Code has been forced push to bitbucket and github . For those just want to easier apply the patches, here is the one for all patch include all BFS related commits in my gc-branch: bfs_enhancement_v4.1_0463_1.patch
If you are using the gc-branch, I'll highly suggest you to upgrade to this gc release. An updated -vrq branch will be coming soon, no new commits is planned(have to delay to next week as much sync-up works this week), but will be some bug fixes for the existed ones.
BR Alfred Chen
Update:
Add one more commit to fix RCU stall issue.
bfs: v4.1_0463_1 rcu stall fix.
|
Unfortunately, this update breaks my system. I've encountered RCU stalls after NetworkManager bootup with warnings in dmesg and complete system hanging. Mainline 4.1.4 works OK.

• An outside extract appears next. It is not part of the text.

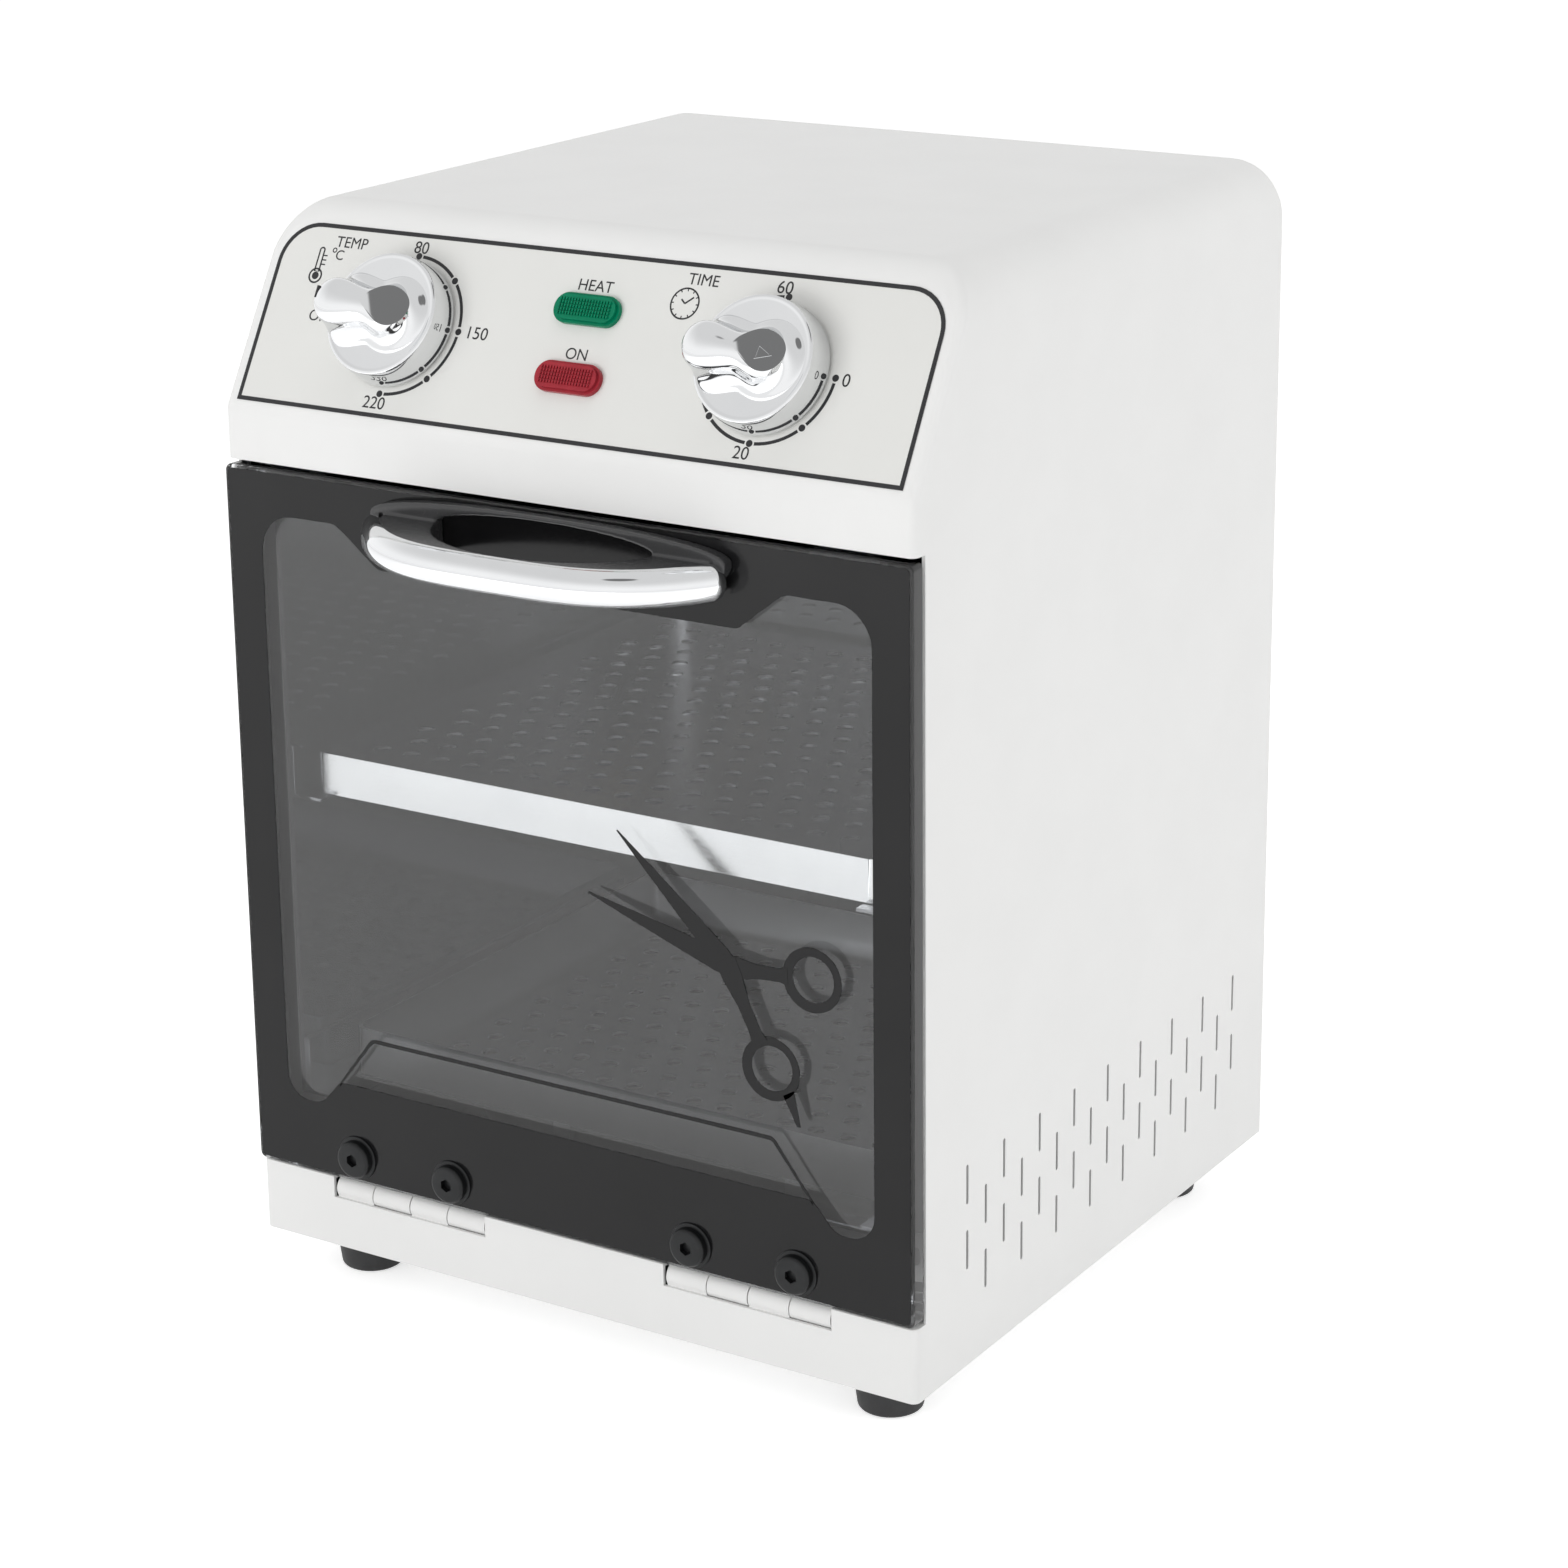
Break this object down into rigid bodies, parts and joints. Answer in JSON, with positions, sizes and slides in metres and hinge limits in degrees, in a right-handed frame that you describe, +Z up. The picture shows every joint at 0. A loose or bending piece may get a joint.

ReplyDeleteP.S. Here is appropriate commit in my git tree, it corresponds to your pure BFS patch:
ReplyDeletehttps://github.com/pfactum/pf-kernel/commit/2fec55d0bd336e3a860dd8ffcc9fe52eb14bdf20
Also, here is my config:
https://github.com/pfactum/pf-kernel/blob/pf-4.1/configs/dell-vostro-3360.config
RCU has been configured as follows:
===
# RCU Subsystem
CONFIG_PREEMPT_RCU=y
CONFIG_SRCU=y
CONFIG_TASKS_RCU=y
CONFIG_RCU_STALL_COMMON=y
CONFIG_RCU_FANOUT=64
CONFIG_RCU_FANOUT_LEAF=16
# CONFIG_RCU_FANOUT_EXACT is not set
CONFIG_RCU_FAST_NO_HZ=y
# CONFIG_TREE_RCU_TRACE is not set
CONFIG_RCU_BOOST=y
CONFIG_RCU_KTHREAD_PRIO=1
CONFIG_RCU_BOOST_DELAY=500
# CONFIG_RCU_EXPEDITE_BOOT is not set
# RCU Debugging
# CONFIG_PROVE_RCU is not set
# CONFIG_SPARSE_RCU_POINTER is not set
CONFIG_RCU_CPU_STALL_TIMEOUT=60
# CONFIG_RCU_CPU_STALL_INFO is not set
# CONFIG_RCU_TRACE is not set
===
Guess it is an new issue, leave the RCU configures aside first, as it works with 4.12 with bfs 0462 and gc, it should be fine for 0463 and gc.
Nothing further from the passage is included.